Don't overload your brush with fresh paint. PIgment embedded in the base of the brush is not only wasted, it will push the brush hairs apart and loosen the bristles.
Pre-moisten your palette paint before painting. Trying to loosen hard, dry paint will wear a brush tip more quickly. Misting your palette will loosen the paint on the surface to make it easier for the brush to grab paint.
Leave brushes flat to dry. Store upright after they are dried completely in a pencil cup or in a brush roll.
The plastic tube that protects your brush when new is not intended for re-use, there's a risk that in trying to re-insert it you will bend the bristles back and damage the brush.
How do I know what brush to choose?
As you explore the very wide world of watercolour brushes, you have decisions to make. Shape, size and materials will all impact the way the brush works, and what works for one artist won't necessarily feel comfortable for you. Start by making a small change; try a natural hair brush in the same size and shape as your favourite brush, or try a new shape in your favourite brand so that the shape is different, but the feel is still the same.
Be patient with a new brush; it will take time to learn the best way to use it. Use it in a variety of painting situations; wet-in-wet first layers, final small details, drybrush, and everything in between. Pay attention to the marks made by painting with the side of the brush as well as the tip; my favourite brushes are versatile at painting in both ways. Note that a good brush used at the wrong time will feel like a bad brush, for example, a too-small brush used to try to establish major shapes in the first layer of a painting. If you're accustomed to a "snappy" synthetic brush, you will need time to train yourself to know what to expect from a softer natural brush.
You don't need a ton of brushes!
A small collection of excellent brushes will serve you better than dozens of cheaper brushes.
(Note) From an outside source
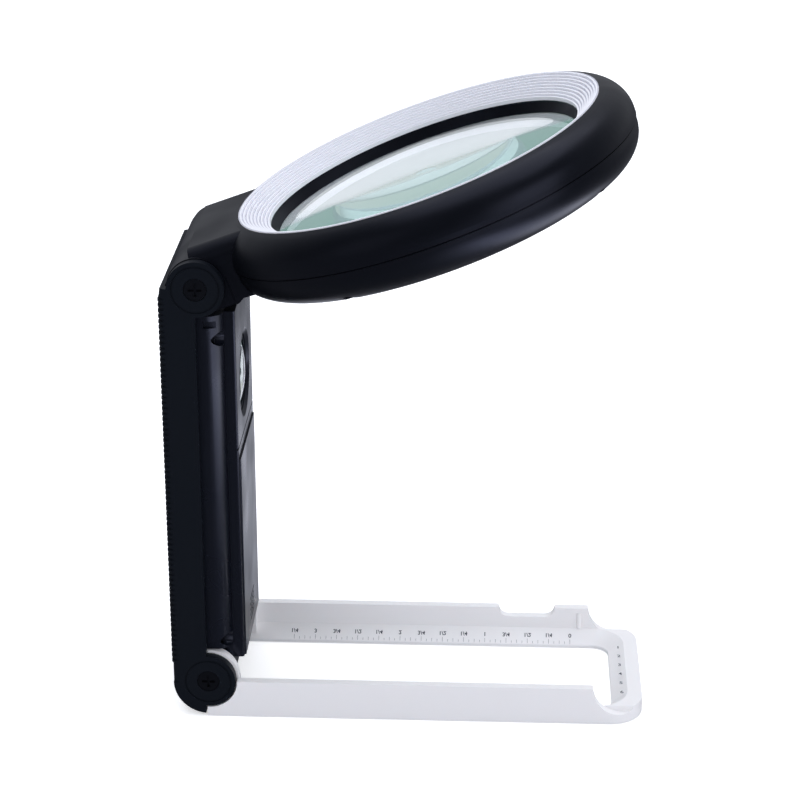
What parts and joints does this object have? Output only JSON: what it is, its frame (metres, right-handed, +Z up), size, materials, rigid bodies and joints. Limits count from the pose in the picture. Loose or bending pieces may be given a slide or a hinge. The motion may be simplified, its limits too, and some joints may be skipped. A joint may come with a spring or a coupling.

I like a few round brushes in a range from medium to large, and some long-pointed "rigger" or "dagger striper" brushes to create interesting marks and lines. Personally, I never use flat brushes, but that might change as I evolve as an artist. (Update: It has! I’m really enjoying my DaVinci mottler 20mm flat brush these days!)
Small batch manufacturers create their brushes by hand, and you can expect attention to detail and quality, along with a strong dedication to customer service. Recently I had the opportunity to try out a variety of brushes from Rosemary & Co and discovered a variety of creative brushes from a company that loves serving their artists. (Watch the video below for a demonstration and enter here for a chance to win a set of travel brushes from Rosemary & Co! Giveaway ends November 15, 2018)
Have fun with your brushes! It's so fun to see expressive, calligraphic marks create poetic tree branches, or dabs of vibrant pigment become single-stroke leaves, and you will wield your brushes with more confidence as you develop your playful mark making style. A good brush is a partner in watercolour explorations and you get to work together as a team.